Ela me pediu somente um exemplar da Bíblia e uma oração. Cristina tem fé. “Ainda não sou de igreja, não chegou meu tempo ainda”, dizia ela. “Meu filho me pede para ler a Bíblia para ele, e me chama para a igreja”, ela continuava. “Quando leio a Bíblia não entendo muita coisa, mas me vem um conforto ao coração”, ela completou. Na sua invisibilidade Cristina crê em Deus, seu companheiro na invisibilidade. Cristina, que não é vista, vê num Deus invisível um alento, um “conforto que vem ao coração”. E eu já não tenho certeza de que isso seja exatamente ópio, alienação ou quietismo.

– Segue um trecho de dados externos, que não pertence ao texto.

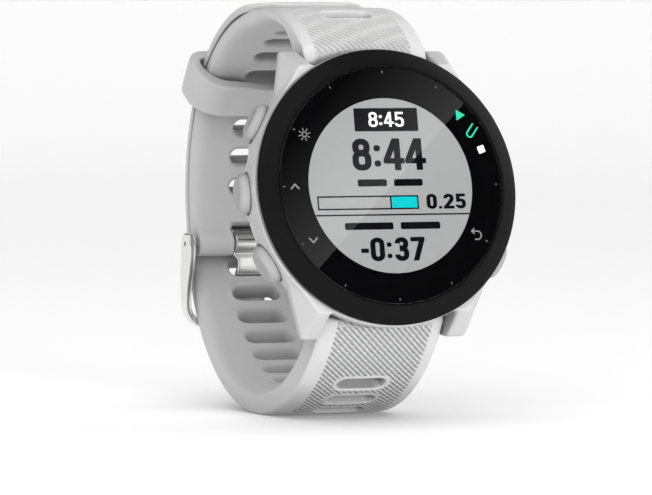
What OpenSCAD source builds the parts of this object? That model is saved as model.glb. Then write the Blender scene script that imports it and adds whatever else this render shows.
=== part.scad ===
/* [Case] */
// Outer radius of the case at its rim
case_r = 21; // [20.8:0.1:21.2]
// Height of the case bottom below the glass
case_bottom = 10.8; // [10.7:0.1:11]
// Lean of the watch back from upright, in degrees
lean = 11.5; // [0:0.5:20]

/* [Glass and bezel] */
// Radius of the cover glass
glass_r = 17.9; // [17.7:0.1:17.9]
// Thickness of the cover glass
glass_t = 1.2; // [1:0.1:1.2]
// Outer radius of the bezel ring
bezel_r = 20.7; // [20.4:0.1:20.8]
// Radius of the part of the display that lights up
display_r = 13.2; // [12.5:0.1:14]

/* [Strap] */
// Width of the strap
strap_w = 20; // [18:0.5:20]
// Length of a strap slot across the strap
slot_len = 8; // [7.6:0.1:9]
// Height of a strap slot along the strap
slot_h = 2.8; // [2.6:0.1:3]
// Thickness of the tail where it lies on the short strap
tail_t = 1.6; // [1.4:0.1:2.2]
// Width of the keeper along the strap
keeper_w = 7.5; // [5:0.5:9]

/* [Buttons] */
// Length of a button cap along the case side
cap_len = 5.9; // [5:0.1:5.9]
// Height of a button cap across the case side
cap_h = 4.2; // [3.6:0.1:4.2]
// How far a button can be pushed in
press = 0.5; // [0.3:0.05:0.55]

/* [Hidden] */
$fn = 96;
eps = 0.02;

// How far a cut runs past the face that it opens.
over = 1;

// Heights are measured from the top of the glass, which is 0, down to the wrist, which is negative.
rim_bottom = -4.5;
bezel_bottom = -2.4;
bezel_ledge = -1.35;
bezel_lip_r = 18.35;
bezel_lip_z = -0.05;
bezel_edge_z = -1.95;
bezel_chamfer = 0.35;
bezel_bore_r = 17.95;
glass_chamfer = 0.25;
mask_t = 0.08;
seat_r = 16.9;
case_waist_z = -7;
case_foot_r = 19.2;
cavity_r = 18.2;
cavity_half = 15.2;
cavity_floor = -9.6;
back_opening_r = 15.2;
back_plate_t = 0.8;
back_half = 16.3;
back_r = 18.8;
pocket_half = 16.6;
pocket_len = 8;
lug_x = 10.3;
lug_side_x = 16.4;

// Buttons. Angles run round the dial from its right side.
light_angle = 150;
up_angle = 180;
down_angle = 210;
start_angle = 30;
back_angle = -30;
button_angles = [light_angle, up_angle, down_angle, start_angle, back_angle];
button_z = -6;
cap_inner = 20.9;
cap_outer = 22.5;
cap_floor_gap = 0.2;
cap_pocket = cap_inner - press - cap_floor_gap;
cap_play = 0.3;
cap_step = 0.5;
pad_r = 21.4;
pad_inner = 18.5;
pad_extra_len = 2.6;
pad_extra_h = 2;
stem_tip = 17.45;
stem_r = 1.05;
stem_bore_r = 1.1;
stem_bore_from = 16.5;
seal_at = 19.75;
seal_wire_r = 0.19;
seal_mid_r = 0.88;
seal_groove_r = 0.68;
seal_groove_half = 0.25;
clip_at = 17.93;
clip_t = 0.35;
clip_r = 1.4;
clip_gap = 1.2;
clip_groove_r = 0.78;
clip_groove_half = 0.19;

// Parts inside, as [top, bottom] heights and as radii.
panel_z = [-1.35, -2.55];
light_z = [-2.6, -3.2];
panel_r = 14.5;
chassis_r = 16.4;
chassis_in_r = 15.1;
chassis_wall_z = [-1.7, -3.3];
chassis_floor_z = [-3.3, -4];
flex_w = 8;
flex_y = 14.86;
flex_t = 0.12;
board_top = -4.15;
board_bottom = -4.95;
board_r = 14.8;
board_hole_at = 13.6;
board_hole_r = 0.6;
antenna_r = 16.5;
antenna_bottom = -4.2;
antenna_section = [0.3, 1.6];
antenna_from = 20;
antenna_turn = 140;
processor_at = [1, 5.5];
receiver_at = [5.5, -5];
power_at = [-2.5, -3.5];
shield_w = 7;
shield_h = 1.1;
shield_wall = 0.2;
switch_size = [1.8, 3.2, 1.8];
switch_from = 15;
motor_at = [-9.6, 0, -7.65];
motor_r = 3.6;
motor_h = 2.6;
buzzer_at = [-7.6, -8.4, -5.8];
buzzer_r = 3.2;
buzzer_h = 0.7;
battery_at = [-5.5, -9, -9.4];
battery_size = [17, 18, 3.2];

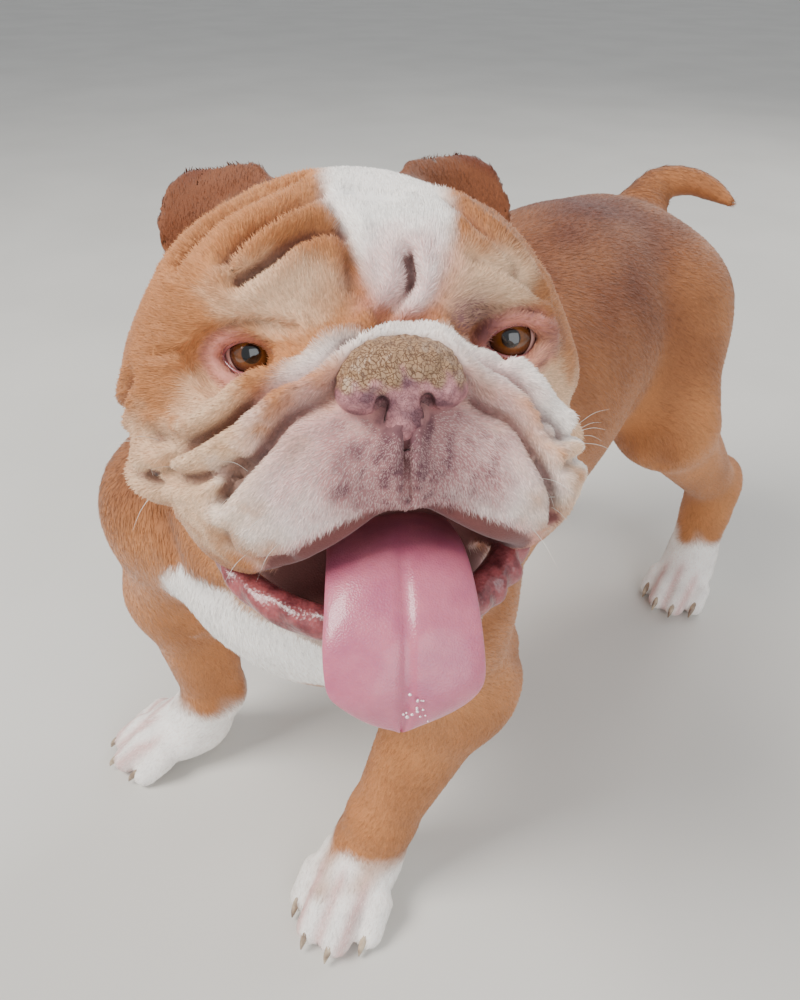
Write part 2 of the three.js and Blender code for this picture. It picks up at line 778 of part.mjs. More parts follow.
function earFrame(name) {
  const side = SIDES[name];
  const frame = headFrame.clone().multiply(new THREE.Matrix4().makeTranslation(...EAR_FEET[name]));
  frame.multiply(new THREE.Matrix4().makeRotationZ(radians(side * EAR_FACES_OUT)));
  frame.multiply(new THREE.Matrix4().makeRotationY(radians(side * EAR_LEAN_OUT)));
  frame.multiply(new THREE.Matrix4().makeRotationX(radians(-EAR_LEAN_BACK)));
  return frame;
}

// The lids are a ring of skin round the almond opening of each eye.
const LID_RING = [
  [-14.2, -5.5, -1.5], [-8, -10.5, 7], [0, -11.5, 9.4], [9, -9.5, 7.4], [14.6, -4.4, 0.4],
  [9, -10, -7.4], [0, -12, -9.2], [-8.5, -10.5, -7.2],
];
const LID_RADIUS = 3.2;

function lidSolid(side, grow) {
  const curve = new THREE.CatmullRomCurve3(
    LID_RING.map(([x, y, z]) => new THREE.Vector3(side * (x + EYE_PLACE[0]), y + EYE_PLACE[1], z + EYE_PLACE[2])),
    true,
  );
  return solidOfGeometry(new THREE.TubeGeometry(curve, 18, LID_RADIUS + grow, 6, true), headFrame);
}

// The lower lip is a roll round the rim of the jaw, from one corner of the mouth to the other.
const LOWER_LIP = {
  line: [[-72, 6, -76], [-62, -18, -88], [-38, -40, -96], [-8, -48, -98], [22, -42, -96], [44, -22, -88], [53, 6, -76]],
  across: new THREE.Vector3(0, 0, 1),
  widths: [5, 8, 9, 8, 9, 8, 5],
  depths: [5, 7, 7, 6, 7, 7, 5],
  rings: 16,
  around: 8,
};

// The tongue runs out over the lower lip and hangs.
const TONGUE = {
  line: [[-2, 14, -82], [-2, -20, -80], [-3, -50, -82], [-5, -69, -94], [-7, -76, -111], [-8, -75, -125]],
  across: ACROSS,
  widths: [0.36, 0.43, 0.46, 0.5, 0.47, 0.2].map((share) => share * TONGUE_WIDTH),
  depths: [0.5, 0.5, 0.48, 0.42, 0.36, 0.22].map((share) => share * TONGUE_THICKNESS),
  cup: (t, side) => 2.2 * side * side,
  rings: 14,
  around: 12,
};

const headBox = { low: [-136, -106, -162], high: [136, 130, 96] };

function fieldInHead(x, y, z) {
  const e = headFrame.elements;
  return dogForm(
    e[0] * x + e[4] * y + e[8] * z + e[12],
    e[1] * x + e[5] * y + e[9] * z + e[13],
    e[2] * x + e[6] * y + e[10] * z + e[14],
  );
}

const headWhole = solidOfField(fieldInHead, headBox.low, headBox.high, HEAD_FACET, headFrame);
let head = headWhole.intersect(headRegion(0));
for (const side of Object.values(SIDES)) {
  head = head.subtract(eyeSolid(side, GAP)).subtract(lidSolid(side, GAP));
}
head = head.subtract(grown(nose, GAP * 1.4)).subtract(hornSolid(TONGUE, GAP, headFrame));
head = head.subtract(hornSolid(LOWER_LIP, GAP, headFrame));
head = mainPiece(head);
addPart("head", head, fawn);
for (const [side, sign] of Object.entries(SIDES)) {
  addPart(`eye_${side}`, eyeSolid(sign, 0), coat(0x6b4423));
  addPart(`lids_${side}`, mainPiece(lidSolid(sign, 0).subtract(eyeSolid(sign, GAP))), coat(0xb87a72));
}
addPart("nose", nose, coat(0x7d6a58));
addPart("tongue", hornSolid(TONGUE, 0, headFrame), coat(0xc9687c));
const lip = hornSolid(LOWER_LIP, 0, headFrame).subtract(hornSolid(TONGUE, GAP, headFrame));
addPart("lower_lip", mainPiece(lip), coat(0x9c5a60));

// Each ear is cut by a copy of the head that is larger by the gap.
const headGrown = grown(headWhole, GAP * 1.4);
for (const side of Object.keys(SIDES)) {
  addPart(`ear_${side}`, mainPiece(hornSolid(EAR, 0, earFrame(side)).subtract(headGrown)), fawn);
}

// Neck, torso and tail

const neckWhole = solidOfField(dogForm, [-110, -290, 180], [170, -20, 450], NECK_FACET);
addPart("neck", mainPiece(neckWhole.intersect(neckRegion(0)).subtract(headRegion(GAP))), fawn);

let torso = solidOfField(dogForm, [-160, -330, 90], [180, 262, 440], TORSO_FACET);
torso = torso.subtract(neckRegion(GAP)).subtract(headRegion(GAP)).subtract(tailRegion(GAP));
for (const leg of Object.values(FORELEGS)) torso = torso.subtract(forelegRegion(leg, GAP));
for (const leg of Object.values(HINDLEGS)) torso = torso.subtract(thighRegion(leg, GAP));
addPart("torso", mainPiece(torso), fawn);

const tailWhole = solidOfField(dogForm, [-30, 190, 325], [80, 262, 400], TAIL_FACET);
addPart("tail", mainPiece(tailWhole.intersect(tailRegion(0))), fawn);

// Legs and paws

function inBox(leg, reach) {
  const points = Object.values(leg).filter(Array.isArray);
  const low = [0, 1, 2].map((i) => Math.min(...points.map((p) => p[i])) - reach);
  const high = [0, 1, 2].map((i) => Math.max(...points.map((p) => p[i])) + reach);
  return { low, high };
}

for (const [side, leg] of Object.entries(FORELEGS)) {
  const box = inBox(leg, 62);
  const whole = solidOfField(dogForm, [box.low[0], box.low[1], 30], [box.high[0], box.high[1], 252], LEG_FACET);
  const upper = whole
    .intersect(forelegRegion(leg, 0))
    .subtract(pawRegion(leg, "fore", GAP))
    .subtract(neckRegion(GAP))
    .subtract(headRegion(GAP));
  addPart(`foreleg_${side}`, mainPiece(upper), cream);
}
for (const [side, leg] of Object.entries(HINDLEGS)) {
  const box = inBox(leg, 84);
  const thigh = solidOfField(dogForm, [box.low[0], box.low[1], 120], [box.high[0], box.high[1], 400], THIGH_FACET);
  addPart(
    `thigh_${side}`,
    mainPiece(thigh.intersect(thighRegion(leg, 0)).subtract(hindlegRegion(leg, GAP)).subtract(tailRegion(GAP))),
    fawn,
  );
  const shank = solidOfField(dogForm, [box.low[0], box.low[1], 28], [box.high[0], box.high[1], 236], LEG_FACET);
  addPart(
    `hindleg_${side}`,
    mainPiece(shank.intersect(hindlegRegion(leg, 0)).intersect(thighRegion(leg, 0)).subtract(pawRegion(leg, "hind", GAP))),
    fawn,
  );
}

function clawFrame(paw, { across, ahead, radius }) {
  const r = radius * paw.width;
  const root = new THREE.Matrix4().makeTranslation(across * paw.width * 1.06, -(ahead + 0.1) * paw.width - r * 0.72, r * 0.9);
  return paw.frame.clone().multiply(root).multiply(new THREE.Matrix4().makeRotationX(radians(32)));
}

const CLAW = {
  line: [[0, 0.45, 0.02], [0, 0.1, 0.06], [0, -0.25, 0.02], [0, -0.55, -0.12]].map((p) => p.map((v) => v * CLAW_LENGTH)),
  across: ACROSS,
  widths: [0.8, 0.76, 0.56, 0.2].map((share) => share * CLAW_RADIUS),
  depths: [1, 0.94, 0.7, 0.24].map((share) => share * CLAW_RADIUS),
  rings: 4,
  around: 6,
};

for (const paw of PAWS) {
  const [row, side] = [paw.name.slice(0, 4), paw.name.split("_")[1]];
  const leg = (row === "fore" ? FORELEGS : HINDLEGS)[side];
  const [px, py] = leg.paw;
  const reach = 64;
  const whole = solidOfField(dogForm, [px - reach, py - reach, -12], [px + reach, py + reach, 66], PAW_FACET);
  let pad = whole.intersect(pawRegion(leg, row, 0)).subtract(floorBox);
  TOES.forEach((toe, n) => {
    const frame = clawFrame(paw, toe);
    pad = pad.subtract(hornSolid(CLAW, GAP, frame));
    addPart(`claw_${row}_${side}_${n + 1}`, hornSolid(CLAW, 0, frame), coat(0x8a7466));
  });
  addPart(paw.name, mainPiece(pad), white);
}

// The origin is the middle of the floor that the dog covers.
const box = new THREE.Box3().setFromObject(dog);
dog.position.set(-(box.min.x + box.max.x) / 2, -(box.min.y + box.max.y) / 2, -box.min.z);

export default dog;
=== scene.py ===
import logging
import math
from dataclasses import dataclass, field
from enum import Enum
from typing import Callable, Sequence

import bpy
import numpy as np
from mathutils import Matrix, Vector


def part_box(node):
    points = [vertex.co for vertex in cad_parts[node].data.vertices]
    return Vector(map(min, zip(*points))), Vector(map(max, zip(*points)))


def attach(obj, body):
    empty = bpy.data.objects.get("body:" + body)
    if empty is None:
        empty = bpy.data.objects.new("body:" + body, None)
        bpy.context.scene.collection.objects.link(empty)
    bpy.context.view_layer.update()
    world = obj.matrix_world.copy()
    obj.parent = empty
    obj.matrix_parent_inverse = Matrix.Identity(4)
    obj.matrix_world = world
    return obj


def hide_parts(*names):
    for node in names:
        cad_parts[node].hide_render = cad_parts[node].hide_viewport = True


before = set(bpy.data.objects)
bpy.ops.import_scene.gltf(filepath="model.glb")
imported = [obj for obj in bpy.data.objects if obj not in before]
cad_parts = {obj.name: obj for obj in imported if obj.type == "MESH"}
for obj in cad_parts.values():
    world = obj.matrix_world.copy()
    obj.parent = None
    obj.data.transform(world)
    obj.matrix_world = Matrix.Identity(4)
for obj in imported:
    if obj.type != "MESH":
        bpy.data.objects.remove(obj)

Array = np.ndarray
Form = Callable[[Array], Array]
Point = Sequence[float]

log = logging.getLogger("bulldog")
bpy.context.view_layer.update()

# Sizes of the dog in millimetres, in the frame in which the solids were drawn

MM = 0.001
HEAD_PLACE = (81, -168, 391)
HEAD_TURN_LEFT = 50
HEAD_TURN_UP = 15
HEAD_LEAN = 10
HEAD_REACH = 185
EYE_PLACE = (50, -1, -1)
EYE_RADIUS = 11
EAR_LENGTH = 42
EAR_WIDTH = 56
EAR_THICKNESS = 6
TONGUE_WIDTH = 62
TONGUE_THICKNESS = 9
CLAW_LENGTH = 15
CLAW_RADIUS = 3.1
PAW_WIDTH = 66
HIND_PAW_SHARE = 0.9
SOLE_SINK = 2.5
COAT_DEPTH = 1.3
FACE_COAT_DEPTH = 0.6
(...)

Porque na certa Cristina se sente vista por alguém, ainda que esse alguém não seja visto por ninguém. E esse é um lugar existencial acerca do qual dificilmente os visíveis podem falar com precisão: justamente porque não vêem.

Um comentário:

Jeyson Rodrigues disse...

Histórias assim como a de Cristina, Paulo, nos fazem pensar o presente com indignação, e a nossa própria prática com mais modéstia. Quantas Cristinas, pobres, desamparadas e prenhas esperam um pouco de atenção, uma oração, uma bíblia e um pouco de conforto ao coração? Parabéns, Paulo. Muito bom o texto.